French architect Jean Nouvel was one of the guests at Imagina – the 3D technology’s European trade fair, held in Montecarlo.
Nouvel, who studied at the Ecole des Beaux Arts in Paris, has worked on projects around the world including the Arab World Institute in Paris and the Guthrie Theater in Minneapolis.
He spoke to euronews about the impact technology has on architecture.
Jean Nouvel: “Computers have completely changed an architect’s work, now you can simulate everything, you can draw a lot more quickly, you can break down a building into seperate pieces. You can check each combination, there are extraordinary new possibilities regarding both conception and realisation.”
Claudio Rocco, euronews: “You have said that images are lies. With new technology, are they a little more truthful?”
Jean Nouvel: “With new technology you can lie just as well, perhaps even a little better, that’s the ethical problem. But it’s true that the lie has always been there. I am referring to promotions, with the wide angle, rooms that appear three times as big in the prospectus, luxury cars at the front of the shot, pin-ups, trees, whatever you want, in fact what you no longer see is the architeture, you just see these symbols of luxury, which are for sale at the same time.
“This lie has always existed but with a computer if you have ethics you can represent things in a very accurate fashion, so it would be good to effectively establish a number of rules, a sort of ethical code which would allow you to be sure that what you’re seeing is true.”
Claudio Rocco, euronews: “Do you think that some of your pieces could not have been achieved without a computer?”
Jean Nouvel: “I’m absolutely sure of that. There are ideas that I could not have had because the computer opens the mind. I work with light a lot, for example, and there are some things that I could never have imagined without that. And then there are things that I absolutely could not have achieved. For example, I worked on the Louvre in Abu Dhabi, on the big dome, which is a sort of shaft of light which crosses two vaults which in turn are pierced to allow the light to disappear and then reappear etc.

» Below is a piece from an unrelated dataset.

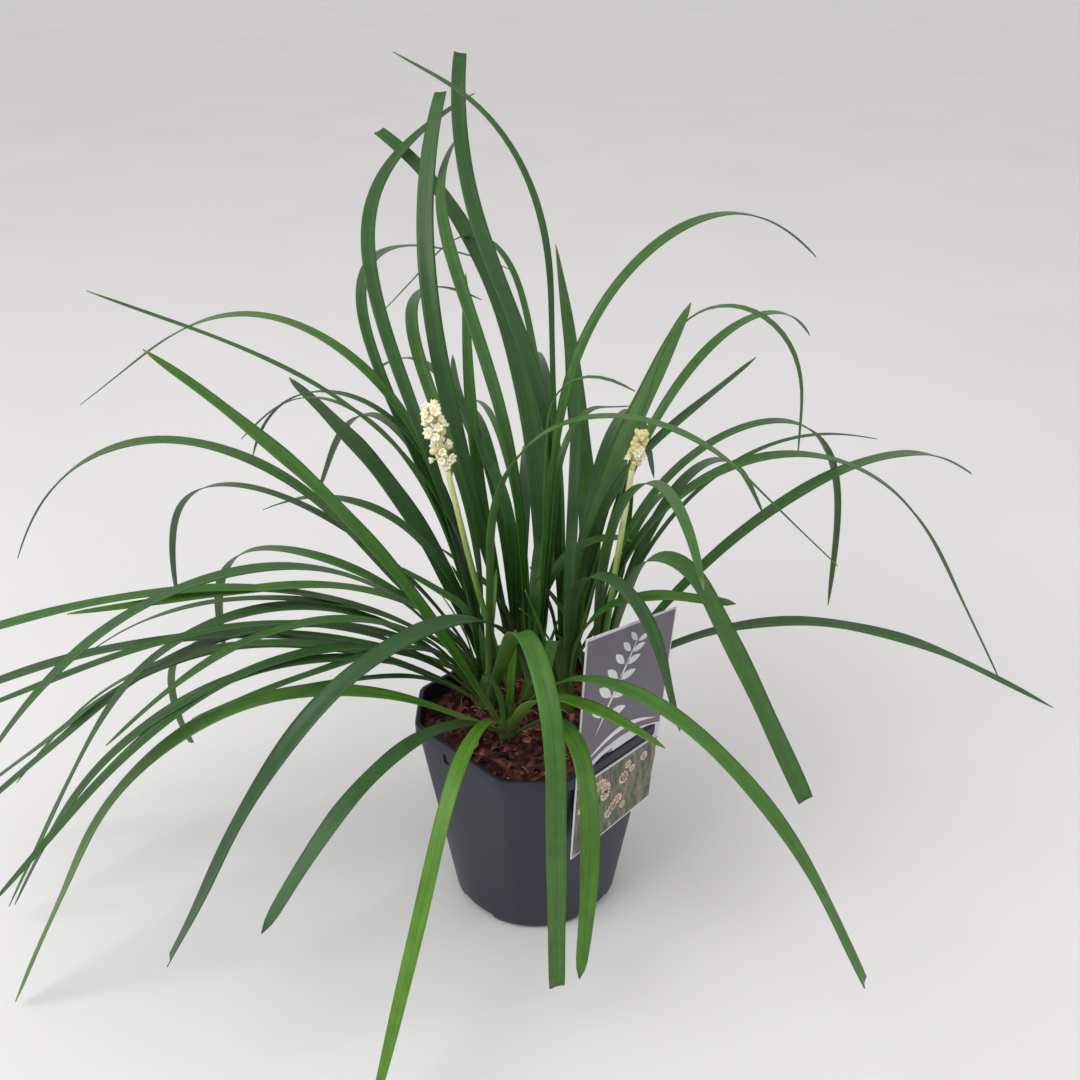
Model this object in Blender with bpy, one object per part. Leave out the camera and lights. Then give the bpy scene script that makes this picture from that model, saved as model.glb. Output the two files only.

“If you’d wanted to do it a dozen years ago the simulation and work would have taken two or three centuries, and that’s too long for me. But now, it’s possible.”
Claudio Rocco, euronews: “Regarding the link with the past. In some of your structures, I am thinking for example, of the Opera House in Lyon, you have intergrated the old structure within the new. What is the architect’s relationship with the past? How can the new be intergrated with the old?”
Jean Nouvel: “I think we must always make use of what came before. What is missing most often in contemporary architecture is the link with history and with geography. I say that you must always take what came before into account and reuse it as often as possible. As so in history lots of masterpieces are created over centuries.”
Claudio Rocco, euronews:
“Do you think that today’s cities will exist in 50 or 100 years. How do you see the city of the future?”
Jean Nouvel: “The future is not new cities, cities are always changing. What’s important now is what are the factors of change. In the 20th century we accumulated a lot of new districts, a lot of new buildings, very quickly which were not linked together, they were just tagged on.
“Cities are very clogged so it is necessary that cities change within themselves, and it’s that way of moving which will give them a complexity, I hope, that will give them more humanity, more depth. So the future is already 50 per cent there for cities.
“One of the most extraordinary things in Ridley Scott’s Blade Runner is that we see clearly that the future was always in conflict or in competition with the existing material, with the buildings of the previous century. It is this relationship between the future and the past which created the city.”